16. The short question is whether it is proper and correct to read the rules of determination provided under s. 4(3) of the Companies Act,1956, as a special provision or a clarification made for the sake of extra caution. Mr. Dastur submitted that absurd results were likely to follow if it were to be held that the word 'holds', to be found in Expln. II, is not equivalent to beneficial ownership, and he illustrated the submission by referring to trustee companies. According to his argument, a trustee company may have invested its own funds and, therefore, be beneficially interested in 10 per cent. of the share capital of another company. It may on the other hand have invested moneys of the beneficiaries or estates administered by it to purchase about 50 per cent. of the share capital of the other company. In its own income-tax assessment it will show dividend income only in respect of its own 10 per cent. beneficial investments but if Mr. Joshi's arguments were correct, it would be entitled to the higher rebate on the dividend income on the footing that its legal ownership exceeds 50 per cent. of the capital of the other company. On the other hand, Mr. Dastur pointed out that we have the case of the present assessee where the assessee-company has been receiving income and being taxed in respect of 1,37,505 shares. This is also its beneficial holding. If that be so, there was no reason, he submitted - and we find no good reason not to accept the said submission - for reading Expln.
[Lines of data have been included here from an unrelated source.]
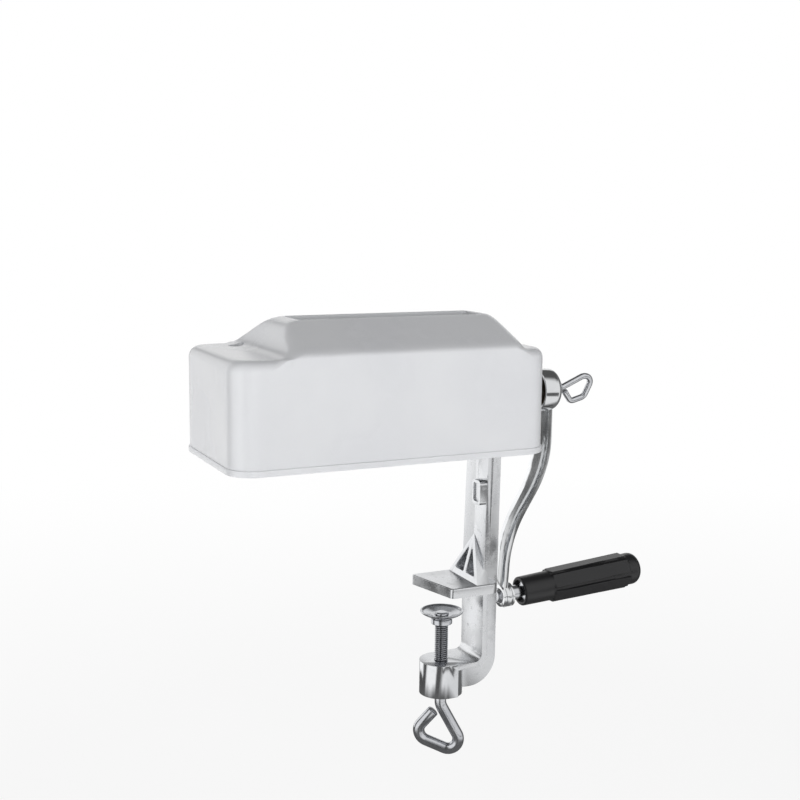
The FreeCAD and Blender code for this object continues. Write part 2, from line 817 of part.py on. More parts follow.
def bush(name, side, journal, start, length, flange_start=None):
    """A plain bearing bush round a shaft along X, with a thrust flange where one is placed."""
    body = new_body(name)
    place(body, y=side, z="roller_height")
    sleeve = new_sketch(body, "YZ", start)
    ring(sleeve, "0", "0", f"{journal} + bush_wall + running_gap - seat_gap")
    pad(body, sleeve, length)
    if flange_start:
        flange = new_sketch(body, "YZ", flange_start)
        ring(flange, "0", "0", f"{journal} + bush_wall + bush_flange")
        pad(body, flange, "bush_flange_thickness")
    bore = new_sketch(body, "YZ", start)
    ring(bore, "0", "0", f"{journal} + running_gap")
    pocket(body, bore, symmetric=True)
    return body


def comb(name, side, angle, fingers, first):
    """A sheet comb whose fingers reach between the blades to strip the meat off."""
    body = new_body(name)
    place(body, y=side, z="roller_height", axis=(1, 0, 0), angle=angle)
    spine = new_sketch(body, "XY", "-comb_thickness / 2")
    tab_low = f"{COMB_MIDDLE} - comb_tab_width / 2"
    tab_high = f"{COMB_MIDDLE} + comb_tab_width / 2"
    left = "left_plate_face + seat_gap"
    right = "head_plate_face - seat_gap"
    low = COMB_SPINE
    high = f"{COMB_SPINE} + comb_spine_width"
    draw(spine, [
        (left, low), (right, low), (right, tab_low),
        (HEAD_OUTER, tab_low), (HEAD_OUTER, tab_high), (right, tab_high),
        (right, high), (left, high), (left, tab_high),
        (LEFT_OUTER, tab_high), (LEFT_OUTER, tab_low), (left, tab_low),
    ])
    pad(body, spine, "comb_thickness")
    finger = new_sketch(body, "XY", "-comb_thickness / 2")
    half = "comb_finger_width / 2"
    draw(finger, [
        (f"{first} - {half}", f"{COMB_SPINE} + overlap"),
        (f"{first} - {half}", COMB_INNER, "comb_finger_width / 3"),
        (f"{first} + {half}", COMB_INNER, "comb_finger_width / 3"),
        (f"{first} + {half}", f"{COMB_SPINE} + overlap"),
    ])
    one = pad(body, finger, "comb_thickness")
    repeat_along(body, one, "blade_pitch", fingers)
    return body


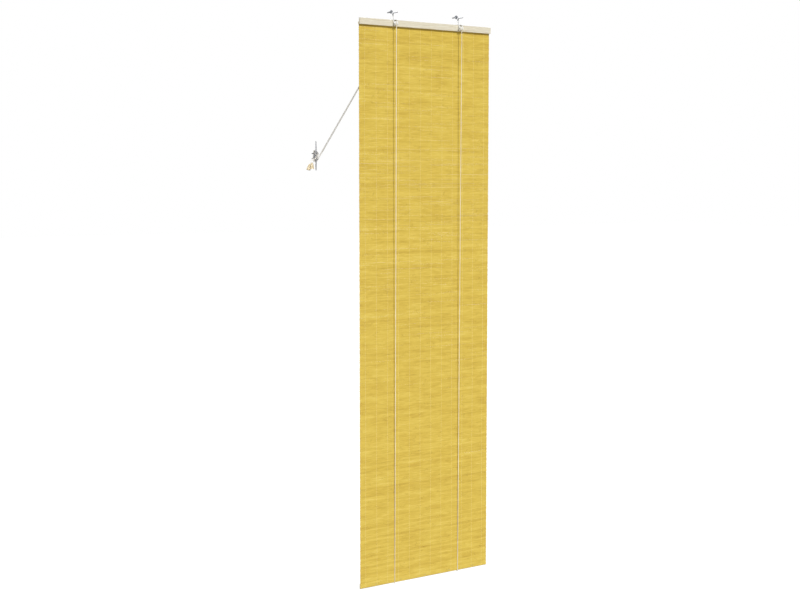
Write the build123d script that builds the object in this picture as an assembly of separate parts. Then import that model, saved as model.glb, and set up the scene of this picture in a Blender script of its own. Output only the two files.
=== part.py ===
"""Bamboo roll up blind, 600 mm wide and 2200 mm long, hung on two wall hooks and fully lowered.

Millimetres. +Z is up, +X is to the right, and the front of the blind faces -Y. The wall is the
plane Y = 0, and the origin is on it, midway between the screws of the two hooks.
"""

import math
import os

from build123d import *

os.makedirs("parts", exist_ok=True)

# Blind as a whole
blind_width = 600.0
blind_drop = 2200.0  # from the top of the head rail to the lower edge of the mat
hook_spacing = 300.0
rail_top_z = -33.0  # below the hook screws
mat_front_y = -14.0
mat_thickness = 2.0
fit_gap = 0.3  # between soft parts and their neighbours

# Wooden slats
rail_height = 24.0
rail_depth = 10.0
strip_height = 10.0
slat_thickness = 4.0  # rear strip and bottom batten
batten_height = 20.0
slat_edge = 0.8  # rounding along the slats

# Cords
cord_radius = 1.3
cord_gap = 0.7  # between two cords side by side
top_split_z = -100.0  # where the still upper end of a lift cord meets its long front run
loop_split = 43.0  # above the lower edge, where the runs meet the bottom loop
bottom_lean = 6.0  # how far right of its wheel a cord passes under the lower edge
hem_gap = 0.5  # between the lower edge and the loop round it
hem_bend = 2.5
back_bend = 4.0  # where a cord turns down behind the rail
cross_lead = 14.0  # over which the crossing cord eases into the saddle
cross_gap = 0.5  # of the crossing cord's centre line in front of the strip's back face
tie_offset = 16.0  # of a lift cord's tied end to the right of its wheel
pull_drop = 8.0  # straight down out of the saddle before the cord slants away
pull_bend = 10.0
groove_gap = 0.1  # between a cord and the bottom of its groove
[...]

II in this extremely narrow manner and ignoring the nominees' or the beneficial shareholdings. In reality the nominees, admittedly, are only ostensible owners, and the assessee is the real, substantial or the beneficial owner of these 330 shares.

17. It is also to be remembered that we are considering a provision for giving certain enhanced benefit by way of additional rebate to the assessee. If both constructions are possible, and in our opinion, they are, then also it is desirable to adopt the construction which will benefit the assessee. The said construction is also required to be adopted, because as far as this type of subsidiary company is concerned. By adopting this construction for Expln. II we shall prevent further dichotomy between the provisions governing such subsidiary companies under the Companies Act and under the I.T. Act. WIMCO will be a subsidiary of the assessee both for the purposes of the Companies Act as well as for applying Expln. II and earning for the assessee the higher rebate of 50 per cent.

18. We may add that the reference to the Finance (No. 2) Act of 1962, in the question appears to be incorrect, but we find that the language employed in the Finance Act, 1963, is identical to that contained in the Finance (No. 2) Act, 1962 as far as Expln. II is concerned. We, therefore, reframe the question by making this slight correction as under :

'Whether, on the facts and in the circumstances of the case, 330 equity shares of WIMCO registered in the names of the nominees of the assessee-company could be said to have been 'held' by the assessee-company within the meaning of that expression occurring in Explanation II of Para. D of Part II of the First Schedule to the Finance Act, 1963 ?'

19. In the result, the question referred to us, is answered in the affirmative and in favour of the assessee. The Commissioner will pay the costs of the reference to the assessee.